Muhammad argumentierte anfangs ähnlich wie Paulus, doch ist der Unterschied nicht zu übersehen. Denn anders als Paulus kannte Muhammad den im 1. Mosebuch geschilderten Abraham nicht. Vielmehr projizierte er seine eigene Vorstellung von einem wahrhaften Gottgläubigen in Abraham hinein. Der Koran verkündigt also einen islamisierten Abraham, der gegen die Vielgötterei kämpfte wie Muhammad selbst. In gleicher Weise hat Muhammad auch Mose und Jesus islamisch umgedeutet.
Mit dem Rückgriff auf Abraham entzog sich Muhammad sowohl dem Anspruch des mosaischen Gesetzes als auch des durch Jesus Christus bewirkten Heils. Mit Hilfe der Abraham-Projektion setzte Muhammad die biblische Heilsgeschichte von Abraham bis Jesus praktisch außer Kraft. Statt Isaak hat Muhammad Ismael zum wahren Erben des Glaubens Abrahams gemacht.

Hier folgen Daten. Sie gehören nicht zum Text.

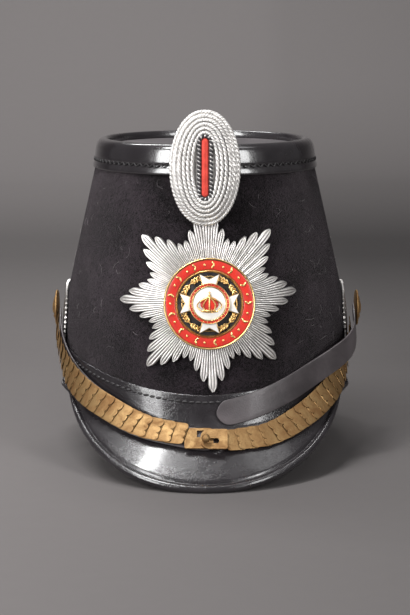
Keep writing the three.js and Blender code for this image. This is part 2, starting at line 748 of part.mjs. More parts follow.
function badgeCord() {
  const radius = 1.15;
  const outline = stadium(SLOT_HALF_WIDTH - GAP - radius, SLOT_HALF_HEIGHT - GAP - radius);
  const spots = outline.getSpacedPoints(36).slice(0, -1).map((p) => new THREE.Vector3(p.x, p.y, 0));
  const path = new THREE.CatmullRomCurve3(spots, true);
  const section = new THREE.Shape();
  section.absarc(0, 0, radius, 0, 2 * Math.PI, false);
  const cord = new THREE.ExtrudeGeometry(section, { steps: 40, extrudePath: path, curveSegments: 3 });
  cord.translate(0, 0, BADGE_THICK - 2.6 + GAP + radius);
  return cord;
}

function badgeCore() {
  const inner = SLOT_HALF_WIDTH - 2 * GAP - 2 * 1.15;
  const up = SLOT_HALF_HEIGHT - 2 * GAP - 2 * 1.15;
  const core = new THREE.ExtrudeGeometry(stadium(inner, up), {
    depth: 1.4, bevelEnabled: true, bevelThickness: 0.5, bevelSize: 0.35, bevelOffset: -0.35, bevelSegments: 1,
    curveSegments: 6,
  });
  core.translate(0, 0, BADGE_THICK - 2.6 + GAP + 0.5);
  return core;
}

add('badge_body', badgeBody(), silverWire, badge);
add('badge_cord', badgeCord(), twistedCord, badge);
add('badge_core', badgeCore(), redThread, badge);

// The middle of the bounding box stands on the origin, with the peaks' edges at z = 0.
hat.updateMatrixWorld(true);
const bounds = new THREE.Box3().setFromObject(hat, true);
hat.position.x -= (bounds.min.x + bounds.max.x) / 2;
hat.position.y -= (bounds.min.y + bounds.max.y) / 2;
hat.position.z -= bounds.min.z;
hat.updateMatrixWorld(true);

export default hat;
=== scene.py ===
"""A felt shako with leather crown band and peaks, field badge, ray star and brass chin scales.

Every length in this file is in metres. The hat stands on z = 0 and its front faces -Y.
"""
import math
import random

import bpy
from mathutils import Matrix, Vector


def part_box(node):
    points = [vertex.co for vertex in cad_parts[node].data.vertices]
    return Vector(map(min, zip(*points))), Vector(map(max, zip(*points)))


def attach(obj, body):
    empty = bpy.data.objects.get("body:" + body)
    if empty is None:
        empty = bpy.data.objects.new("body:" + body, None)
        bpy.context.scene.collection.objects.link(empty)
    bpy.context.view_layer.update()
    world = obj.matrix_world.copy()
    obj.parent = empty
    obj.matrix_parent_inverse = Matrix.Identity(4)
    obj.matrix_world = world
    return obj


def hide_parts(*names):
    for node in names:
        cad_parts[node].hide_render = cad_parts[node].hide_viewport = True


bl_info = {
    "name": "Felt shako",
    "version": (1, 0, 0),
    "blender": (4, 5, 0),
    "location": "View3D > Sidebar > Shako",
    "description": "Builds a felt shako with its badge, star and chin scales",
    "category": "Add Mesh",
}

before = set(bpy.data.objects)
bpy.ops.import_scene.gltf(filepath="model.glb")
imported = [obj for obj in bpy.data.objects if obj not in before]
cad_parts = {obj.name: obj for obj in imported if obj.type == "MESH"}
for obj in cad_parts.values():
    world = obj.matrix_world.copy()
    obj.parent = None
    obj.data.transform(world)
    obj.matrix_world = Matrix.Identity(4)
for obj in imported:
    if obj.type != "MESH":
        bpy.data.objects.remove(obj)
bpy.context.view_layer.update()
MM = 0.001
TURN = 2 * math.pi


def middle(node):
    """Middle of a node's box at rest."""
    low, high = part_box(node)
    return (Vector(low) + Vector(high)) / 2


# ---- The shape of the felt body, on which everything is laid ----

BODY_MIDDLE = middle("felt_body")
BAND_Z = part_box("crown_band")[0][2]
CREST_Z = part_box("crown_band")[1][2]
DISC_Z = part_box("crown_disc")[1][2]
FELT_TOP_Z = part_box("felt_body")[1][2]
FOOT_Z = 30 * MM
FLARE_Z = 100 * MM
UPRIGHT_Z = 65 * MM
SIDE_TAPER = 0.2325
FRONT_TAPER = 0.205
GAP = 0.35 * MM
FLANGE = 1.5 * MM


def half_width(z):
    """Half width of the felt's outer face at a height."""
    straight = 66.7 * MM + SIDE_TAPER * (BAND_Z - z)
    if z >= FLARE_Z:
        return straight
    turn = FLARE_Z - UPRIGHT_Z
    below = min(FLARE_Z - z, turn)
    return 66.7 * MM + SIDE_TAPER * (BAND_Z - FLARE_Z + below - below * below / (2 * turn))


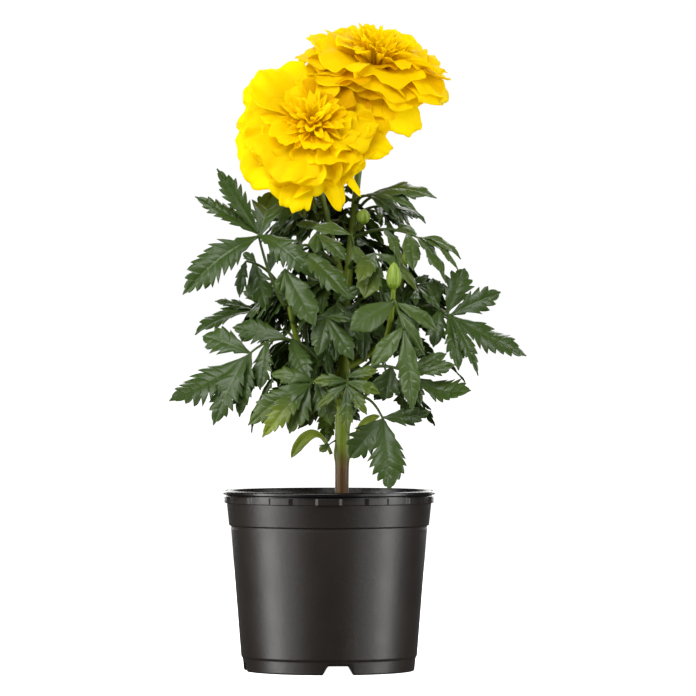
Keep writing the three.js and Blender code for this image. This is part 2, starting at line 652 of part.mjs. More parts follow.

Die Identifizierung Ismaels mit dem Stammvater der Araber und damit der Muslime ist weder biblisch noch historisch haltbar.
Gleiche Worte – unterschiedlicher Inhalt
Der islamische Rückgriff auf Abraham ist keine gemeinsame Plattform für den Gottesglauben von Juden, Christen und Muslimen. Er ist vielmehr eine Abkehr von dem in der Bibel bezeugten Gott Israels und des Vaters Jesu Christi. Das koranische und das biblische Zeugnis von Gott lassen sich nicht auf einen Nenner bringen, sind vielmehr trotz mancher Gemeinsamkeiten im Kern unterschiedlich und gegensätzlich. Der Koran meint zwar den einen Gott, aber letztlich verkündigt er einen anderen Gott als die Bibel.
Das macht das Gespräch zwischen Christen und Muslimen so schwierig. Mit den gleichen Worten meinen Christen etwas anderes als Muslime. Dennoch sollten sich Christen der Mühe des Gesprächs mit Muslimen nicht entziehen und ihren Gesprächspartnern Gott, wie er sich wahrhaft in der biblischen Heilsgeschichte offenbart hat, bezeugen.